DNS Round Robin
Kevin Darcy
kcd at daimlerchrysler.com
Tue Feb 24 22:33:14 UTC 2004
James Sebastian wrote:
>Hi all,
>
>I am new to this forum. I am struck with DNS round robin.
>
>Kevin Darcy <kcd at daimlerchrysler.com> wrote in message news:<bvc8f9> >beta1.company.com. 30 IN A 192.168.1.1
>
>
>>>beta2.company.com. 30 IN A 192.168.1.2
>>>beta3.company.com. 30 IN A 192.168.1.3
>>>beta.company.com. 30 IN CNAME beta1.company.com.
>>>beta.company.com. 30 IN CNAME beta2.company.com.

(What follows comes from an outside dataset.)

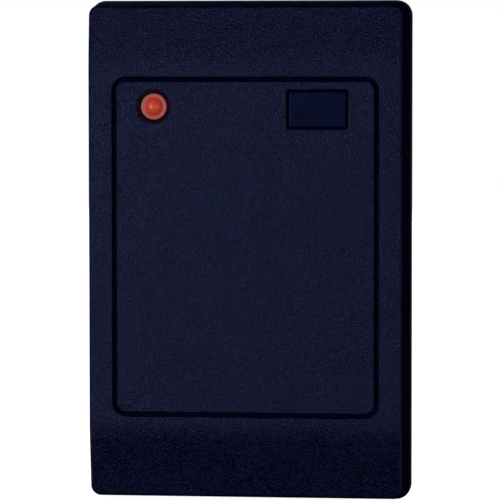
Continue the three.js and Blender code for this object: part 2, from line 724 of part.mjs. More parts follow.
function readerGroup() {
  const group = new THREE.Group();
  add(group, "front_housing", frontHousing(), blackPlastic);
  add(group, "badge_plate", badgePlate(), badgePlastic, BADGE.x, 0, BADGE.z);
  add(group, "light_guide", lightGuide(), redLens, LIGHT.x, 0, LIGHT.z);
  add(group, "status_led", statusLed(), whitePlastic, LIGHT.x, 0, LIGHT.z);
  add(group, "main_board", mainBoard(), laminate);
  add(group, "coil_bobbin", coilBobbin(), whitePlastic);
  add(group, "antenna_coil", antennaCoil(), copper);
  boardScrewPlaces.forEach(([x, z], i) => {
    add(group, `board_screw_${i + 1}`, boardScrew(), steel, x, 0, z);
  });
  add(group, "tamper_plunger", tamperPlunger(), whitePlastic, TAMPER.x, 0, TAMPER.z);
  add(group, "tamper_spring", tamperSpring(), steel, TAMPER.x, 0, TAMPER.z);
  group.add(boardParts());
  return group;
}

const reader = new THREE.Group();
reader.add(plateGroup(), readerGroup());

export default reader;
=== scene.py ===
"""The look of the wall-mounted proximity card reader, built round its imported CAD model.

Lengths are in millimetres until a mesh is made, where they become metres. The frame is the CAD's: +X to
the right as a user sees the reader, +Y into the wall, +Z up, and the origin on the wall face's centre.
"""

import json
import math

import bmesh
import bpy
from mathutils import Matrix, Vector
from mathutils.geometry import delaunay_2d_cdt


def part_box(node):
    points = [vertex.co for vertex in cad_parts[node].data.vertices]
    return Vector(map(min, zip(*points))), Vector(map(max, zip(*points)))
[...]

>>>beta.company.com. 30 IN CNAME beta3.company.com.
>>>
>>>
>
>If I want to get responses in round robin fashion strictly how should
>I setup bind.
>
>I set up bind as per the instruction of DNS cook book
>like
>
>WWW IN A x.x.x.1
> IN A x.x.x.2
> IN A x.x.x.3
> IN A x.x.x.4
>
>But nslookup returns the answer in random order only.
>
>Learning it beahves as cyclic random, I recnfigured the DNS using bind
>8.4.4 and used rrset-order and multiple-cnames.
>
>multiple-cnames yes;
>rrset-order {
> class IN type A name "hp110.test.com" order cyclic;
> };
>
>I tried order cyclic and fixed. But lookup results is not in round
>robin fashion.
>
>I understand by round robin, I should get answeres in the oder 1,2,3,4
>; 2,3,4,1; 3,4,1,2 etc etc...But it always comes in random order
>(like 1,2,3,4; 4,5,1,2; 4,5,1,2; 3,4,1,2 etc..)
>
>I tried even fixed which I expected results in fixed manner, but I am
>not getting that way..
>
>Can any one of you tell me where I am making mistakes and I need to
>setup DNS to respond in the order 1,2,3,4; 2,3,4,1; 3,4,1,2; 4,1,2,3
>for testing of a project.
>
There is no *true* round-robin ordering in modern versions of BIND. The
closest approximation is "cyclic", which as you have noticed picks the
first record at random and then orders the remaining records in
cyclic-sequential order, relative to that record. "True" round-robin
requires keeping state about the ordering of the last answer given, and
there is currently no slot for that state information in the
resource-record data structure. So this would be a non-trivial change to
the code, and its usefulness is questionable, especially in light of the
skewing effects when one of the resources associated with one of the A
records fails, thus causing up to 2x the traffic to the next resource in
the chain. (Of course, this same skewing problem applies to "cyclic"
ordering too, but at least it doesn't require extra state information).
Now *permuted* ordering -- where every possible permutation of the
records is presented with equal frequency, would be somewhat valuable
(because it gives "equal time" to each A record but without such severe
skewing effects), but requires keeping even more state information
(actually it goes up factorially with the number of records, which is a
huge problem for large record sets, where it would be most useful).